著者名:かくたえいこ
出版社:文芸社
好きな場所:さち子はそんなことになっていたなんて、全然知らなかった。
夜中に大きな声がして目がさめた時、となりの部屋でお父ちゃんが、「勝手にしろ」とかどなっていて、お母ちゃんの泣き声が聞こえたことがあったような気がするけど、よく覚えていない。
所在ページ:p32
ひとこと:戦後まもなく、石炭自動車がまだ走っていたころ、さち子は、小学校へ行く前の年に、突然お母ちゃんに、リュックに持っていきたいものだけつめろと言われます。
お出かけするのかとわくわくしてついていくと、もう家には帰らないと告げられるのです。
理由はお母ちゃんの育った家を守るためでした。そのためにお母ちゃんはお父ちゃんを置いて、さち子だけを連れて出てきたのです。
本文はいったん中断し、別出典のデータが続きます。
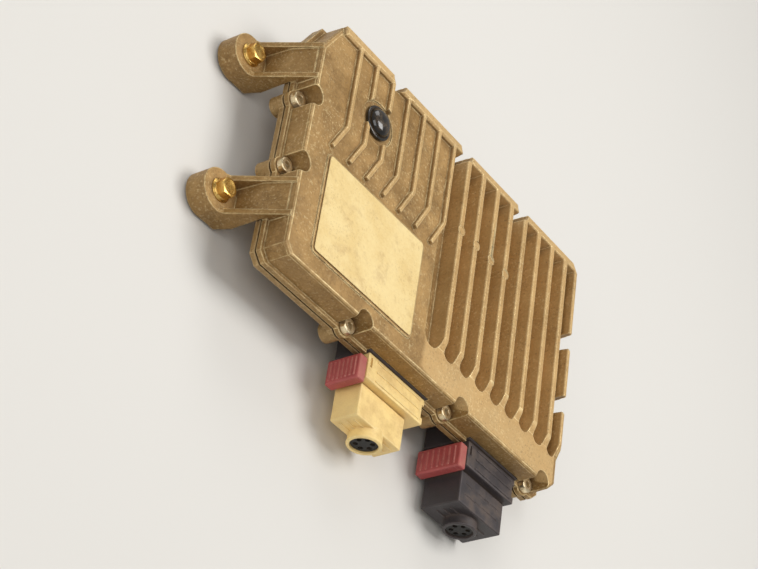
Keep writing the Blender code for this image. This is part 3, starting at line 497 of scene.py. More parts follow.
@dataclass(frozen=True)
class MouldedFinish:
    """Glass-filled nylon with a fine grain, dust and rubbed edges."""

    name: str
    body: Colour
    worn: Colour
    dust: Colour
    rough: float = 0.44
    dust_share: float = 0.45
    worn_share: float = 0.60
    scratch_share: float = 0.50
    paler_factor: float = 1.12
    paler_step: int = 4
    dust_rough: float = 0.30
    relief_depth: float = 0.00008
    relief_strength: float = 0.60

    def build(self) -> Material:
        """Make the material.

        Returns:
            The finished material.
        """
        look = Surface(
            self.name, grain={"Size": 0.0006, "Patch Size": 0.012}, wear={"Radius": 0.0005, "Breaks": 0.004},
            dust={"Reach": 0.004, "Patch Size": 0.014}, scratches={"Length": 0.012})
        mask = look.mask
        paler = tuple(min(255, round(part * self.paler_factor + self.paler_step)) for part in self.body)
        # Dust lies on top and in corners; as the corner part follows occlusion, on the cream body it darkens
        # hollows as painted shade as well as dust.
        dusty = look.larger(mask["Top"], mask["Corners"])
        colour = look.layered(
            look.mix(mask["Tone"], self.body, paler),
            (dusty, self.dust_share, self.dust),
            (look.larger(mask["Edges"], look.times(mask["Scratches"], self.scratch_share)),
             self.worn_share, self.worn))
        rough = look.plus(self.rough, look.times(dusty, self.dust_rough), clamp=True)
        relief = look.relief(self.relief_depth, self.relief_strength)
        return look.shade(Base_Color=colour, Roughness=rough, Normal=relief)


@dataclass(frozen=True)
class PlatedFinish:
    """Plated or turned metal with worn edges, and stains with painted shade in its hollows."""

    name: str
    body: Colour
    bright: Colour
    stain_and_shade: Colour
    rough: float = 0.28
    stain_share: float = 0.70
    edge_share: float = 0.70
    stain_dullness: float = 0.80
    stain_rough: float = 0.45
    tone_rough: float = 0.12
    relief_depth: float = 0.00004
    relief_strength: float = 0.50

    def build(self) -> Material:
        """Make the material.

        Returns:
            The finished material.
        """
        look = Surface(
            self.name, grain={"Size": 0.0005, "Patch Size": 0.005}, wear={"Radius": 0.00035, "Breaks": 0.003},
            dust={"Reach": 0.0025, "Patch Size": 0.006})
        mask = look.mask
        # Hollows take stain together with painted shade.
        stained = look.times(mask["Corners"], self.stain_share)
        colour = look.layered(
            look.mix(mask["Tone"], self.body, self.bright),
            (mask["Corners"], self.stain_share, self.stain_and_shade),
            (mask["Edges"], self.edge_share, self.bright))
        metal = look.minus(1.0, look.times(stained, self.stain_dullness), clamp=True)
        rough = look.plus(self.rough, look.times(stained, self.stain_rough))
        rough = look.plus(rough, look.times(mask["Tone"], self.tone_rough), clamp=True)
        relief = look.relief(self.relief_depth, self.relief_strength)
        return look.shade(Base_Color=colour, Metallic=metal, Roughness=rough, Normal=relief)


@dataclass(frozen=True)
class FoilFinish:
    """Blank foil, yellowed, and soiled and darkened by painted shade towards its rim."""

    name: str
    body: Colour
    aged: Colour
    soil_and_shade: Colour
    smear_size: float = 0.011
    smear_edge: Pair = (0.50, 0.74)
    smear_share: float = 0.35
    corner_soil_and_shade_share: float = 0.60
    speck_share: float = 0.30
    edge_share: float = 0.55
    scratch_share: float = 0.35
    rough: float = 0.36
    smear_rough: float = 0.30
    relief_depth: float = 0.00009
    relief_strength: float = 0.50

    def build(self) -> Material:
        """Make the material.

        Returns:
            The finished material.
        """
        look = Surface(
            self.name, grain={"Size": 0.0016, "Patch Size": 0.018}, wear={"Radius": 0.0006, "Breaks": 0.004},
            dust={"Reach": 0.004, "Patch Size": 0.016},
            scratches={"Length": 0.016}, specks={"Size": 0.0014})
        mask = look.mask
        smear = look.span(look.noise(look.place, self.smear_size, 6.0, 0.66), *self.smear_edge)
        # Smears, grit and rubbed edges are soil; the corners by the rim take soil and painted shade.
        colour = look.layered(
            look.mix(mask["Tone"], self.body, self.aged),
            (smear, self.smear_share, self.soil_and_shade),
            (mask["Corners"], self.corner_soil_and_shade_share, self.soil_and_shade),
            (mask["Dark"], self.speck_share, self.soil_and_shade),
            (look.larger(mask["Edges"], look.times(mask["Scratches"], self.scratch_share)),
             self.edge_share, self.soil_and_shade))
        rough = look.plus(self.rough, look.times(smear, self.smear_rough), clamp=True)
        relief = look.relief(self.relief_depth, self.relief_strength)
        return look.shade(Base_Color=colour, Roughness=rough, Normal=relief)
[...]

さち子とお母ちゃんの二人暮らしが、お母ちゃんの実家のある田舎で始まります。
かくたさんの自伝的な物語で、主にうつのみや童話の会の会誌『ふらここ』と、『季節風』に掲載されていたものです。わたしもその両方で、何話か読ませていただいています。
今回、そのうち4話を選んで、本にされました。
帯には、季節風の重鎮で、うつのみや童話の会の親方こと高橋秀雄さんが、「昭和には『詩』があるという」から始まる文を寄せておられます。
お母ちゃんは元学校の先生で、さち子には3人の兄がいて、一番上のお兄ちゃんは先生になるべく大学の寮に入っています。いずれさち子も先生になると知っていて私たちはこの物語を読んでいるのですが、お母ちゃんとさち子の大変さは、半端ではありません。お母ちゃんはもう学校の先生をやめているので、畑と店をやって生計を立てていて、お母ちゃんは小さなさち子を頼りに、この二人だけの生活を乗り切っていこうとしているのです。
そんな二人のようすが、せつなさと、あったかさを伴ってつづられています。